Die Beschäftigten in der Pflege und im Einzelhandel haben mehr verdient. Schon vor der Corona-Krise haben die Menschen in diesen Berufen zu wenig Lohn bekommen. Jetzt in der Krise leisten sie unter enormem persönlichem Einsatz noch mehr als sonst schon. Die Gehaltsaussichten bleiben aber düster. Diese mageren Gehaltsaussichten, insbesondere im Einzelhandel, sind auch eine Folge des Umstandes, dass es noch immer keinen allgemeinverbindlichen Tarifvertrag im Handel gibt. Es ist höchste Zeit, dass die Bundesregierung ihren Worten endlich Taten folgen lässt und die nötigen Voraussetzungen für einen allgemeinverbindlichen Tarifvertrag schafft.

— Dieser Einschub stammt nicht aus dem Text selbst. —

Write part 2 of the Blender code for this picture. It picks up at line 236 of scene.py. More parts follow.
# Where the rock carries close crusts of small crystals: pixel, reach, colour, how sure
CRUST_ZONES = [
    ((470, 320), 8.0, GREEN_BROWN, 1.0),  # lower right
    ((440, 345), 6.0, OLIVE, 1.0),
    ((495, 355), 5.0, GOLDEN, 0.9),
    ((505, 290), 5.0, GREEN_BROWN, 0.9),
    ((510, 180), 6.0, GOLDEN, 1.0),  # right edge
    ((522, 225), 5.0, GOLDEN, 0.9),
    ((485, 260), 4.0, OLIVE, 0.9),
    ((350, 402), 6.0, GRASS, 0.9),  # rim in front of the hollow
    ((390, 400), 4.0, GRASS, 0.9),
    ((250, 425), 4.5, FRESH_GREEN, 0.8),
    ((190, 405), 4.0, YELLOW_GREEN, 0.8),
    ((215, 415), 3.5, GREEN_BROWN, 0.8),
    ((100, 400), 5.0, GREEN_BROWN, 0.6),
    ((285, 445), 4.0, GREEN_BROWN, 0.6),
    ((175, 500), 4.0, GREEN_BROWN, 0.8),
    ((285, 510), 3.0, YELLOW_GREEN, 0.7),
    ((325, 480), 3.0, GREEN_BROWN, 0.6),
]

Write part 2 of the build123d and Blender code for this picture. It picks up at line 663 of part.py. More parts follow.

Im Bereich der Pflege muss der Bund außerdem ein besonderes Interesse daran haben, den Beruf auch mit saftigen Gehaltserhöhungen attraktiver zu machen. Schon vor Corona herrschte in Deutschland Pflegenotstand. Es fehlten und fehlen mindestens 100.000 Pflegekräfte in den Krankenhäusern und nochmal 100.000 in den Altenheimen. Nur wenn mehr Menschen den Pflegeberuf ergreifen, wenn viele in den Beruf zurückkommen und viele der gegenwärtigen Beschäftigten ihre Stunden erhöhen, kann dem Pflegenotstand abgeholfen werden. Dafür müssen die Löhne und Gehälter dringend um 500 Euro pro Monat angehoben werden. Die Bundesregierung sollte zu diesem Zweck einen entsprechenden Fonds im Bundeshaushalt einrichten.

Schließlich darf nicht verschwiegen werden, dass die Besitzer der Supermarkt-Konzerne Aldi und Lidl zu den reichsten Deutschen gehören. Es ist ein Skandal, dass sie ihren Beschäftigten noch immer eine ordentliche Bezahlung verweigern. Es ist deshalb richtig, auch die Milliardärsfamilien Albrecht (Aldi) und Schwarz (Lidl) mittels einer Vermögensabgabe an den Kosten der aktuellen Krise zu beteiligen. DIE LINKE fordert, dass alle Multi-Millionäre 5 Prozent Steuern zahlen auf ihr Vermögen – bei einem Freibetrag von einer Million Euro. Denn Deutschland ist eines von vier Ländern mit den meisten Millionärinnen und Millionären. Hierzulande besitzen die reichsten 10 Prozent mehr als 65 Prozent des gesellschaftlichen Reichtums. Wer diesen Reichtum sozial gerechter verteilen will, muss dafür sorgen, dass dieses Mal nicht die Beschäftigten, Erwerbslosen und Rentnerinnen und Rentner die Kosten der Krise tragen müssen, sondern dass die Superreichen endlich angemessen zur Kasse gebeten werden.